:: Stored records

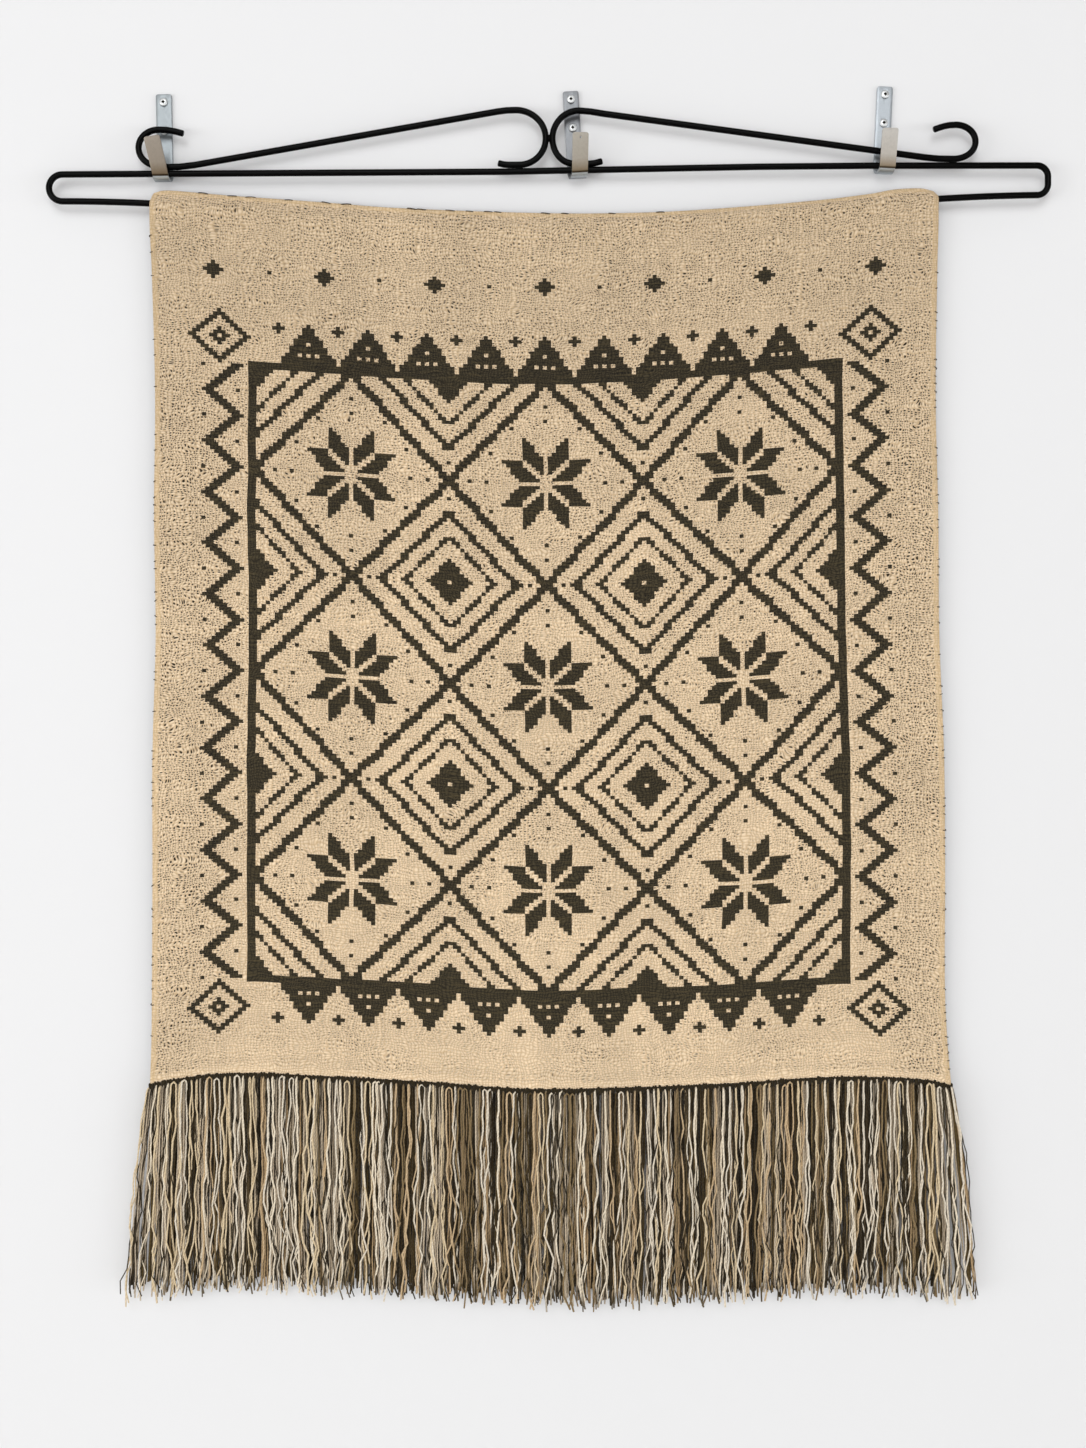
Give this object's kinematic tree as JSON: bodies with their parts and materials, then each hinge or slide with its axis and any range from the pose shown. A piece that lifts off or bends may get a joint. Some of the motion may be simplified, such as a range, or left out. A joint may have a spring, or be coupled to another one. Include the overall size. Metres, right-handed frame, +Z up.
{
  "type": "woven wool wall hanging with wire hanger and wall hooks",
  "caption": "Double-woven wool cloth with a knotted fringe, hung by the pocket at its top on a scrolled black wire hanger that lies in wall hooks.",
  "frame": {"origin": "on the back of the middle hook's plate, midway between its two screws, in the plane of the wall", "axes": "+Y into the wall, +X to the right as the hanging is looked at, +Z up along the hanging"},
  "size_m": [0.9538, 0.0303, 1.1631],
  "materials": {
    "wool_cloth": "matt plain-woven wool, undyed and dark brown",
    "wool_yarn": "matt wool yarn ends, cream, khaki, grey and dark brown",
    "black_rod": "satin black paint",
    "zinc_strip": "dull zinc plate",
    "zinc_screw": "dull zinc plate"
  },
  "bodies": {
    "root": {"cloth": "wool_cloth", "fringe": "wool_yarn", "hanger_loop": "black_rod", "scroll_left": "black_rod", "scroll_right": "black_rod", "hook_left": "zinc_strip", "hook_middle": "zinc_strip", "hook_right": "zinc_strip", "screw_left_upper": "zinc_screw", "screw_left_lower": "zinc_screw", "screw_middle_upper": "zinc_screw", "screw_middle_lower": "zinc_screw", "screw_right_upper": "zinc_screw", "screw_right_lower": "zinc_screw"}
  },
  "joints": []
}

::::
:: Stored records

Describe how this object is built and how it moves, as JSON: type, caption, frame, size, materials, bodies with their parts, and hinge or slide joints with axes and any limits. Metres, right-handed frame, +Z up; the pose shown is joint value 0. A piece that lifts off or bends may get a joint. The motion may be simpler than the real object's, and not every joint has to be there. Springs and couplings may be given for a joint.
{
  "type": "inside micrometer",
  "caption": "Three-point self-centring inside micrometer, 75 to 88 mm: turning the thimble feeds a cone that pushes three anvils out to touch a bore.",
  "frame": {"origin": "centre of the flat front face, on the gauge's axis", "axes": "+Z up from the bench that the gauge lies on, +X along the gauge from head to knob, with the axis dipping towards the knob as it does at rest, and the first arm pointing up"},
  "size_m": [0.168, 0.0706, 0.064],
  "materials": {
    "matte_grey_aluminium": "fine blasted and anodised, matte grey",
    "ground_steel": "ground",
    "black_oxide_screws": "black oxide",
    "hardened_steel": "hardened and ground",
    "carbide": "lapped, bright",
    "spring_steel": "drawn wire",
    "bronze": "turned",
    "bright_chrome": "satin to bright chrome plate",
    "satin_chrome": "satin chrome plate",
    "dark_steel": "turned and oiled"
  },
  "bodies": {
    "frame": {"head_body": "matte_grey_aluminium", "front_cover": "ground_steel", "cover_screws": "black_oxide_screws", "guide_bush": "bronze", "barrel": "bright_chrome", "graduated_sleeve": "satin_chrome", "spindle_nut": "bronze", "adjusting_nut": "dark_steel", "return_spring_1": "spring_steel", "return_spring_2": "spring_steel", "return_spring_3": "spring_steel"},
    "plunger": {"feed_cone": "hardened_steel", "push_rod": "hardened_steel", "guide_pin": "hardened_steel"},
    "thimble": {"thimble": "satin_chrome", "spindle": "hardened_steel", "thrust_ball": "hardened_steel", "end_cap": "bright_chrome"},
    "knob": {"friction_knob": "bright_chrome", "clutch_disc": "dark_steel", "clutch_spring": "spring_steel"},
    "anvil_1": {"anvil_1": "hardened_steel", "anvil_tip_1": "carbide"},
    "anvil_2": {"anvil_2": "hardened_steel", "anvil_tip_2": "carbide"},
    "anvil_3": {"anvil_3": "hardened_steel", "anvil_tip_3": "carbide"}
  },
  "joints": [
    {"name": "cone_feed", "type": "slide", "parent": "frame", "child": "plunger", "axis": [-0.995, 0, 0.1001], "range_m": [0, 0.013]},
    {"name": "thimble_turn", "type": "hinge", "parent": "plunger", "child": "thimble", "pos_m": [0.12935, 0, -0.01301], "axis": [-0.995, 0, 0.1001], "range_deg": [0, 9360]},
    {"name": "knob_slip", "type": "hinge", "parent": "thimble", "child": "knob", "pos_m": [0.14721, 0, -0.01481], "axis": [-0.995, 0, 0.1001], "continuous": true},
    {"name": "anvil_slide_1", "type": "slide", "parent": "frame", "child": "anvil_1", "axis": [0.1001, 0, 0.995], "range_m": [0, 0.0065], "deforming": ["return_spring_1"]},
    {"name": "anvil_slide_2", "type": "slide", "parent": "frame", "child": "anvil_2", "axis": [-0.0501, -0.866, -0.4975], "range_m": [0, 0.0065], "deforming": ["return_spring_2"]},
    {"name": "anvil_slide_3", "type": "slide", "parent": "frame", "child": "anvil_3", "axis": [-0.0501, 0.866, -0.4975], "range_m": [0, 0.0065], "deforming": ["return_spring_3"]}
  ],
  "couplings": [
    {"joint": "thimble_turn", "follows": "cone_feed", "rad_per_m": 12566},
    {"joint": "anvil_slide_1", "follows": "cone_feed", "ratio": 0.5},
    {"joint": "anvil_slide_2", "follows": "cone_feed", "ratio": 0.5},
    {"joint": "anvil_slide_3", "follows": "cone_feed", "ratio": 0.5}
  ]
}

::::

• _Your instructions_
In the material above, show every line where the word "axes" turns up.

• _Answer in full_
  "frame": {"origin": "on the back of the middle hook's plate, midway between its two screws, in the plane of the wall", "axes": "+Y into the wall, +X to the right as the hanging is looked at, +Z up along the hanging"},
Describe how this object is built and how it moves, as JSON: type, caption, frame, size, materials, bodies with their parts, and hinge or slide joints with axes and any limits. Metres, right-handed frame, +Z up; the pose shown is joint value 0. A piece that lifts off or bends may get a joint. The motion may be simpler than the real object's, and not every joint has to be there. Springs and couplings may be given for a joint.
  "frame": {"origin": "centre of the flat front face, on the gauge's axis", "axes": "+Z up from the bench that the gauge lies on, +X along the gauge from head to knob, with the axis dipping towards the knob as it does at rest, and the first arm pointing up"},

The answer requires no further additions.